═════ Provided data

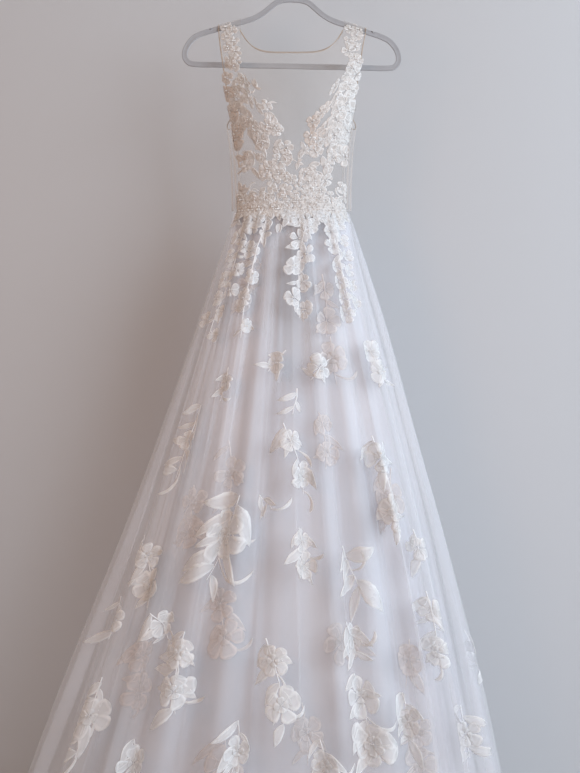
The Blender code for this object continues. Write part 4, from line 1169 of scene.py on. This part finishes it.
# The bodice's net, with bound edges whose points lie a step apart
EDGE_STEP = 0.003
front = bodice_cloth(0, NECK_FRONT, 0)
back = bodice_cloth(180, NECK_BACK, -1)
for name, cloth in (("front", front), ("back", back)):
    piece = cloth_piece("net_" + name, cloth, nude_net, "bodice_" + name)
    neck = cloth.points[-1][np.abs(np.linspace(-FRONT_SEAM, FRONT_SEAM, PANEL_COLUMNS)) <= NECK_SIDE + 1]
    tube("neck_edge_" + name, resample(neck, EDGE_STEP), 0.0007, nude_edge)
for side, name in SIDES.items():
    cloth = side_cloth(side)
    piece = cloth_piece("net_side_" + name, cloth, nude_net, "side_" + name)
    "strap_" + name
    for place, share in (("front", 0.13), ("middle", 0.42)):
        column = share if side > 0 else 1 - share
        bone = Lace(cloth, 0.0006)
        columns = np.full(30, column * (cloth.points.shape[1] - 1))
        bone.stem(columns, np.linspace(1, cloth.points.shape[0] - 2, 30), 0.007, 0.3)
        channel = bone.piece("boning_%s_channel_%s" % (name, place), channel_net, "net")
        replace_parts(channel, "boning_%s_%s" % (name, place))
    over_arm = strap_cloth(side)
    strap = cloth_piece("net_strap_" + name, over_arm, nude_net, "strap_" + name)
    armhole = armhole_path(side, front, back, over_arm, cloth)
    tube("armhole_edge_" + name, resample(armhole, EDGE_STEP), 0.0009, nude_edge)
    for half, seam_cloth, facing in (("front", front, 1), ("back", back, -1)):
        seam_line = seam_cloth.points[:, -1 if side * facing > 0 else 0]
        seam_line = seam_line[seam_line[:, 2] < SEAM_TOP]
        tube("seam_%s_%s" % (half, name), resample(seam_line, 0.004), 0.0006, white_edge)

# The skirt
overlay = skirt_layer(OVERLAY, OVERLAY_FOLDS, OVERLAY_CREASES, (420, 260), 130, GATHER_DEEP, 0.95)
tulle = skirt_layer(TULLE, TULLE_FOLDS, TULLE_CREASES, (300, 180), 100, GATHER_DEEP * 0.8, 0.75)
lining = skirt_layer(LINING, LINING_FOLDS, LINING_CREASES, (200, 130), 90, GATHER_DEEP * 0.6, 0.55)
# Each layer's finish, and the flat size and area of its front and back panels
layers = (
    ("overlay", overlay, outer_tulle, "tulle", (((1.67, 1.22), 1.22), ((1.13, 1.22), 0.87))),
    ("tulle", tulle, inner_tulle, "tulle", (((1.16, 1.19), 0.87), ((0.90, 1.19), 0.70))),
    ("lining", lining, lining_satin, "lining", (((0.91, 1.17), 0.69), ((0.74, 1.17), 0.58))),
)
for layer, parts, material, slot, cuts in layers:
    for half, (cloth, uv, values), (flat, area) in zip(("front", "back"), parts, cuts):
        node = "%s_%s" % (layer, half)
        piece = cloth_piece(node + "_cloth", cloth, material, node, uv, values)

# Lace and beads
for side in SIDES:
    sewn = strewn(front, bodice_lace(front, side, lace_white), 0.0032, 0.0032, 0.0018)
    beads("beads_" + SIDES[side], front, *sewn, 0.0036, gloss)
for half, sprays, cloth in (("front", FRONT_SPRAYS, overlay[0][0]), ("back", BACK_SPRAYS, overlay[1][0])):
    places, radii = [], []
    for name, vine in sprays.items():
        lace = Lace(cloth)
        lace.vine(*vine)
        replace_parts(lace.piece("stitched_" + name, lace_skirt), "spray_" + name)
        more_places, more_radii = strewn(cloth, lace.centres, 0.0026, 0.0050, 0.0017)
        places += more_places
        radii += more_radii
    beads("beads_skirt_" + half, cloth, places, radii, 0.0020, gloss)
lace = Lace(overlay[0][0])
for vine in SCATTERED:
    lace.vine(*vine)
for x in np.linspace(-0.104, 0.104, 17):
    place = overlay[0][0].find(x + chance.uniform(-0.004, 0.004), chance.uniform(-0.540, -0.516))
    if chance.uniform() < 0.7:
        lace.blossom(place, chance.uniform(0.011, 0.017), chance.uniform(0, math.tau), 5, 0.2)
    lace.hanging_leaves(place, (-0.6, 0.5), 0.016, 0.030, 0.6, 0.0008)
lace.piece("scattered_leaves", lace_skirt)
for name, sprays, cloth in (("front", UNDER_FRONT, tulle[0][0]), ("back", UNDER_BACK, tulle[1][0])):
    lace = Lace(cloth)
    for vine in sprays:
        lace.vine(*vine)
    lace.piece("under_lace_" + name, lace_under)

══════════

To do:
Find the lines containing "channel" and pull them out.

Full solution:
        channel = bone.piece("boning_%s_channel_%s" % (name, place), channel_net, "net")
        replace_parts(channel, "boning_%s_%s" % (name, place))